As seis MPs foram lidas no plenário do Senado nesta quinta-feira (25). Pelo regimento da Casa, são necessárias duas sessões deliberativas ordinárias para que as matérias sejam colocadas em votação. “Nós fizemos um acordo, ainda na gestão Calheiros [Renan Calheiros, ex-presidente do Senado], de pelo menos uma semana [de prazo], para que os senadores possam estudar as MPs depois que elas chegam aqui, porque daí você cumpre o prazo regimental e dá mais alguns dias”, explicou a senadora.

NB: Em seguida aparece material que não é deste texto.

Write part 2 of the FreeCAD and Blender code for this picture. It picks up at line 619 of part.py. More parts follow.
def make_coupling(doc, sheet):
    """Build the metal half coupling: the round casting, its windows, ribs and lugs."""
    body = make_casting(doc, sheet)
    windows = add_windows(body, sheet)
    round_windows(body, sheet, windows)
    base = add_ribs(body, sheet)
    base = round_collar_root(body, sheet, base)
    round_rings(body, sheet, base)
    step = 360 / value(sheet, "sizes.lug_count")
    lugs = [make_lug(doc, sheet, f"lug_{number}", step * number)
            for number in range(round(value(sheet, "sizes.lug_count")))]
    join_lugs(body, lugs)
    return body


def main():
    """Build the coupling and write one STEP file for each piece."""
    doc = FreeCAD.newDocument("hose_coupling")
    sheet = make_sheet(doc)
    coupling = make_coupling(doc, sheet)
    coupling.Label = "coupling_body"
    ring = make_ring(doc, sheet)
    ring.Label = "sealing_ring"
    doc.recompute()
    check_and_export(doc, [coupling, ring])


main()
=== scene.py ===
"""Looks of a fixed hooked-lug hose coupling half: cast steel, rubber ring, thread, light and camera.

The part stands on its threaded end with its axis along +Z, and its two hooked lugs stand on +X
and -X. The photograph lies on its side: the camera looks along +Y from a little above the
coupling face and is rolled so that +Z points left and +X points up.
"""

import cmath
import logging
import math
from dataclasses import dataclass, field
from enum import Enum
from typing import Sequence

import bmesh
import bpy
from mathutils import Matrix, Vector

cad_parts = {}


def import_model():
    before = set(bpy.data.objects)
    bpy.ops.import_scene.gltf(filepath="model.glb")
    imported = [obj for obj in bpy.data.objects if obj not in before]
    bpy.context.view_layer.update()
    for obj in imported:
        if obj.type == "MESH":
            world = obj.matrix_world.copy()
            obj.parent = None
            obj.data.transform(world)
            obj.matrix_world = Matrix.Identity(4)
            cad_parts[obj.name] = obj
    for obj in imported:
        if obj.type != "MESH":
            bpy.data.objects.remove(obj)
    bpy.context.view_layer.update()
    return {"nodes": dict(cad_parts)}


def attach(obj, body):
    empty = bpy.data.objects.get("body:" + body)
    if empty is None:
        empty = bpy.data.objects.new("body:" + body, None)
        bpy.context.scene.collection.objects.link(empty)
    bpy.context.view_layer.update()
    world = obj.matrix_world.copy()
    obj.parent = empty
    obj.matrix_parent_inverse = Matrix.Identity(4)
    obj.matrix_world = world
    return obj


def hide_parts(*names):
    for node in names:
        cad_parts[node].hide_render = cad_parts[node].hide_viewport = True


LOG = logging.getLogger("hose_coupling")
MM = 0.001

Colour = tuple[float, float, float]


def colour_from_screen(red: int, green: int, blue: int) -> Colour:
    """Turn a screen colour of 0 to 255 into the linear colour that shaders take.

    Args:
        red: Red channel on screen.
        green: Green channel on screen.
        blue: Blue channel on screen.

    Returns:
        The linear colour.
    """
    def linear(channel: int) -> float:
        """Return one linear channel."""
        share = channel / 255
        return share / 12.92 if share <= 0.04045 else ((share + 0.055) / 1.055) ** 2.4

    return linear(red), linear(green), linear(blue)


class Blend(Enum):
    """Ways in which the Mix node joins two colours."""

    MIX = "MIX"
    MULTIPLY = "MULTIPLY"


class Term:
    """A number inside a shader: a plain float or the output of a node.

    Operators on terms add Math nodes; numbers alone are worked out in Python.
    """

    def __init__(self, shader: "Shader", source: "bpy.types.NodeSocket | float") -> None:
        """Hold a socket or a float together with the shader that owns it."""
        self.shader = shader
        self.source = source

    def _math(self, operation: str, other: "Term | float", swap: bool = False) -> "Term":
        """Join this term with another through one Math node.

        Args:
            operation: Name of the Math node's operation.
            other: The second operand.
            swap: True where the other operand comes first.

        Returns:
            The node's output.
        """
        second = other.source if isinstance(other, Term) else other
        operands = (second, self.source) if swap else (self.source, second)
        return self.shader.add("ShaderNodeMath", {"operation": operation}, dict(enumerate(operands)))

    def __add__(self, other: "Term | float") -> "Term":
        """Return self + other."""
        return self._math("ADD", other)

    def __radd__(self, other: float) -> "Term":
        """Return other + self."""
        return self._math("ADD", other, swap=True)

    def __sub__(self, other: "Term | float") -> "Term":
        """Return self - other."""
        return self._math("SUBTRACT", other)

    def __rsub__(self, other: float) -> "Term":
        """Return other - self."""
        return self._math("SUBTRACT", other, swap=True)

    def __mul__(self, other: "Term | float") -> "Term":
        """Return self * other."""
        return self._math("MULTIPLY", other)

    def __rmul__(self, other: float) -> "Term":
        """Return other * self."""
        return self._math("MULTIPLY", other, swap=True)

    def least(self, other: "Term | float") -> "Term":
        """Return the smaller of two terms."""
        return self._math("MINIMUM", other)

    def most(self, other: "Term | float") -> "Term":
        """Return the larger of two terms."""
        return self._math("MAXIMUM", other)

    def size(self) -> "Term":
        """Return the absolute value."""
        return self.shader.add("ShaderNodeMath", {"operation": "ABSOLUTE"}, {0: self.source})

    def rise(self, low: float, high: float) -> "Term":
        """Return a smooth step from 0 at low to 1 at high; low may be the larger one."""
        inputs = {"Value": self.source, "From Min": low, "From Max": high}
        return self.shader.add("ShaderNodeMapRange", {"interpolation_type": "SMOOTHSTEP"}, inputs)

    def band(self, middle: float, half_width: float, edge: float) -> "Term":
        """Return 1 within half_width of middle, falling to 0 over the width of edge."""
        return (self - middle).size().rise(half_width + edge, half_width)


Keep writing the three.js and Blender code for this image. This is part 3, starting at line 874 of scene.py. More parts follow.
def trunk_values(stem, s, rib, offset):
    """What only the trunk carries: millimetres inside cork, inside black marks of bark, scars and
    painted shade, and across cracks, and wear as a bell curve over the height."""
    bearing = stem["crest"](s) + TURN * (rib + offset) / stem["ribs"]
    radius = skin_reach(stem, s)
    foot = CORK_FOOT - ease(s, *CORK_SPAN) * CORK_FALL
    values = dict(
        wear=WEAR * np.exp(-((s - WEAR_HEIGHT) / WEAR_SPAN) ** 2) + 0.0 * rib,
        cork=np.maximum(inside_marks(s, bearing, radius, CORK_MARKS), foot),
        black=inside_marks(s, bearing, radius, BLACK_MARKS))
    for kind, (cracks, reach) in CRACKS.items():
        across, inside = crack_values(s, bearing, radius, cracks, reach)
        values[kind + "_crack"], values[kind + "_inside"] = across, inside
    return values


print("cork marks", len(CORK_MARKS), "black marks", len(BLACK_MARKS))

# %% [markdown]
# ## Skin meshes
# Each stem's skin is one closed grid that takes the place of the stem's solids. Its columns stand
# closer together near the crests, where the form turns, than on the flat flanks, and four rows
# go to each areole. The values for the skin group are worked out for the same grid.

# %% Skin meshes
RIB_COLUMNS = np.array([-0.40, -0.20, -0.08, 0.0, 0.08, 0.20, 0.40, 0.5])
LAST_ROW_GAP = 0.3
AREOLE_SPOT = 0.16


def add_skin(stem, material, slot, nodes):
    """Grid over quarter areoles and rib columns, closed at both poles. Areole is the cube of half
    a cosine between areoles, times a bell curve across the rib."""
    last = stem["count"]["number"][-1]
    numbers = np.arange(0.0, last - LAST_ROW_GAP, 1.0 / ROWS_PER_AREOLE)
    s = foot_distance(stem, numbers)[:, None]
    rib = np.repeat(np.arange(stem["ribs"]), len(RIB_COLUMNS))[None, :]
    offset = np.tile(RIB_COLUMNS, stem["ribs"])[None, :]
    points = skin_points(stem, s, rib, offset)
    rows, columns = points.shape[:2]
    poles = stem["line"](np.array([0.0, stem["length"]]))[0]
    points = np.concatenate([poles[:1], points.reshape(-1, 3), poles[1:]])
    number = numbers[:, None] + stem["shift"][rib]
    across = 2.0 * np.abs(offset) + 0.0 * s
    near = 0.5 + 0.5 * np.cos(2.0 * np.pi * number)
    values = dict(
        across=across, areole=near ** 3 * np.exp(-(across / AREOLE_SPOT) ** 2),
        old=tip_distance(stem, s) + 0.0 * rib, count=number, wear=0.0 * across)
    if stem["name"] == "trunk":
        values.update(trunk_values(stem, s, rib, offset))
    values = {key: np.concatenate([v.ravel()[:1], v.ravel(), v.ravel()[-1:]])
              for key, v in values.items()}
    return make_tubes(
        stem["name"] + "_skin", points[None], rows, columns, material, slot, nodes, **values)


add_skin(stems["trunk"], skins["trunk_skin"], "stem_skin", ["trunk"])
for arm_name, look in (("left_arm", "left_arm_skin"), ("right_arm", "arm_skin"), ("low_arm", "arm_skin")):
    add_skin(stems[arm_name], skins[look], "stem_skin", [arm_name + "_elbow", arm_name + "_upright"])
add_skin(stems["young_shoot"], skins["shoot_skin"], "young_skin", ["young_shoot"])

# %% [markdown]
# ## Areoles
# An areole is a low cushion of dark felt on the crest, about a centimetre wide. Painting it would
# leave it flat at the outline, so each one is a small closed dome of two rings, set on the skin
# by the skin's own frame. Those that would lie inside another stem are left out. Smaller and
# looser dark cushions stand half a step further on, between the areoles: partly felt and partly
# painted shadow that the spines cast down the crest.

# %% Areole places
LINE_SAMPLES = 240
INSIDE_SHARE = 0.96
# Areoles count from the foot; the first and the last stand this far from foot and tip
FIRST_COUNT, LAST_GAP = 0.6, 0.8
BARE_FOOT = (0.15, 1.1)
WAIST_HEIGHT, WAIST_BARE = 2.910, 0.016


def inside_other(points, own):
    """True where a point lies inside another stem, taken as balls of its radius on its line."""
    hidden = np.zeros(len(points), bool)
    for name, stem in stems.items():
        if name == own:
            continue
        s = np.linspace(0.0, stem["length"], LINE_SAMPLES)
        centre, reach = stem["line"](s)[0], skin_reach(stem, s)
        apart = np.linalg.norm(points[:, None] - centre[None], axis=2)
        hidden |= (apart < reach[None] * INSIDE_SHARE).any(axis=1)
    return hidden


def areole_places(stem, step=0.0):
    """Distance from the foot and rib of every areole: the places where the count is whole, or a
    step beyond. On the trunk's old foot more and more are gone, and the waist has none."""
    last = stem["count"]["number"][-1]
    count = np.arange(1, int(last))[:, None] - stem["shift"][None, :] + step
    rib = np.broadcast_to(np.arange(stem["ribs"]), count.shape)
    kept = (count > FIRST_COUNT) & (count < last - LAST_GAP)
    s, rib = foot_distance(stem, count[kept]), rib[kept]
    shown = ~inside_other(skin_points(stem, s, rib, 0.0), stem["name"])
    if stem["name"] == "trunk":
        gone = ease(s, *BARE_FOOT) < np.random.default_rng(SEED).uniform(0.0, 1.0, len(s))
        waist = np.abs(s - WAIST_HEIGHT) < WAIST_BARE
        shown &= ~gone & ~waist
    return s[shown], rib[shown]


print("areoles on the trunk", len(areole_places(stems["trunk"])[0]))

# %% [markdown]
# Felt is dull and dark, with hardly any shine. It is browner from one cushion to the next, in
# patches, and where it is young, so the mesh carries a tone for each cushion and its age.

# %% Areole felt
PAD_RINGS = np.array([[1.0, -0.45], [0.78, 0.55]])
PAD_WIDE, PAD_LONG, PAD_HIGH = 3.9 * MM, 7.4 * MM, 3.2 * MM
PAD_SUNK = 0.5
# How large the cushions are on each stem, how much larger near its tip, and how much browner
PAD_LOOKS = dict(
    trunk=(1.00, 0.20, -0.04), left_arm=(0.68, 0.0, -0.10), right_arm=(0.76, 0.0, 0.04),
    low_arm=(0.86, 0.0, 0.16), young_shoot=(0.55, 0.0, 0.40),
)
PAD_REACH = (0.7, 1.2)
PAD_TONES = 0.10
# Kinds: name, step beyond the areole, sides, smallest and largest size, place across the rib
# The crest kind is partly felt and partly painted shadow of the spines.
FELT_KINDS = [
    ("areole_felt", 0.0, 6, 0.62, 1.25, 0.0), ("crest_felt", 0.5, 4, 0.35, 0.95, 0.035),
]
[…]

O presidente golpista, Michel Temer (PMDB), se pronunciou, nesta quinta, nas redes sociais, a respeito das votações que foram realizadas nesta semana:

No entanto, depois da mudança de gestão, o acordo tem sofrido idas e vindas, em meio às tentativas da base aliada de aprovar as medidas governistas a toque de caixa, sufocando os debates com a oposição.

Segundo a senadora, na próxima reunião de líderes, que ocorre na terça (30), a oposição deverá cobrar o cumprimento do acordo. “Nós iremos antecipar o debate já a partir isso”, disse Graziottin.

Câmara

Em entrevista ao Brasil de Fato, a líder do PCdoB na Câmara, Alice Portugal (BA), criticou a iniciativa da base aliada de votar as seis MPs após os oposicionistas de quatro legendas (PT, PCdoB, PSOL, Rede) se retirarem do plenário. Ela aponta, entre outras coisas, que o presidente da Casa, Rodrigo Maia (DEM-RJ), havia anunciado a votação de apenas duas MPs.

“Tomamos a decisão de não concordar com a votação de qualquer MP e nos retiramos, em protesto contra o Estado de exceção que o Brasil viveu ontem. (...) Depois, nas nossas costas, ele muda de opinião e põe todas. Foi um golpe legislativo”, avaliou a deputada. Maia não se pronunciou a respeito das críticas e não concedeu coletiva de imprensa após a votação, que foi concluída na madrugada desta quinta.

Questionado se a oposição não teria facilitado a vida dos governistas, o deputado federal Patrus Ananias (PT-MG) argumentou que a gravidade da situação imposta pela violência das forças de segurança e pela convocação do Exército durante o movimento “Ocupa Brasília” justificaria a atitude.

“Considerando a situação de ontem, que se insere num contexto mais amplo, que é a gravíssima crise nacional e o fato de termos à frente do país um presidente moralmente desconstituído, nós entendemos que era um gesto pacífico para mostrarmos à população brasileira a nossa inconformidade com essa situação”, sustentou o deputado, acrescentando que o equacionamento de forças no plenário da Casa já anunciaria, de qualquer forma, a derrota da oposição nas referidas votações.

MP 759

Ex-ministro do Desenvolvimento Agrário do governo Dilma, Ananias lamentou especialmente a aprovação da MP 759. A medida altera a forma como são outorgadas as terras públicas no Brasil. Em vez de uma concessão – dada, por exemplo, a agricultores – para que a terra possa ser usufruída com vistas ao cumprimento de sua função social e de forma hereditária, como ocorre hoje, o governo passa a dar uma titulação, que reduz os compromissos que o posseiro precisa assumir com a terra e permite que o lote seja vendido a terceiros.

A medida também concede anistia a desmatadores e grileiros. Movimentos populares do campo têm apontado que a MP invalida a reforma agrária e tende a aprofundar os problemas relacionados ao uso do território brasileiro.  

“É um retrocesso lamentável que se insere num contexto mais amplo, em que os direitos fundamentais, sociais e os direitos dos pobres estão sendo totalmente agredidos no Brasil”, avaliou Ananias. Ele acrescentou que a MP está sintonizada com outras iniciativas governistas que visam à entrega das terras brasileiras ao grande capital, incluindo o projeto de lei que prevê a venda ilimitada de terras rurais para estrangeiros.

“É um conjunto de ações que nós só vamos conseguir superar com a efetiva mobilização do povo brasileiro”, finalizou o deputado.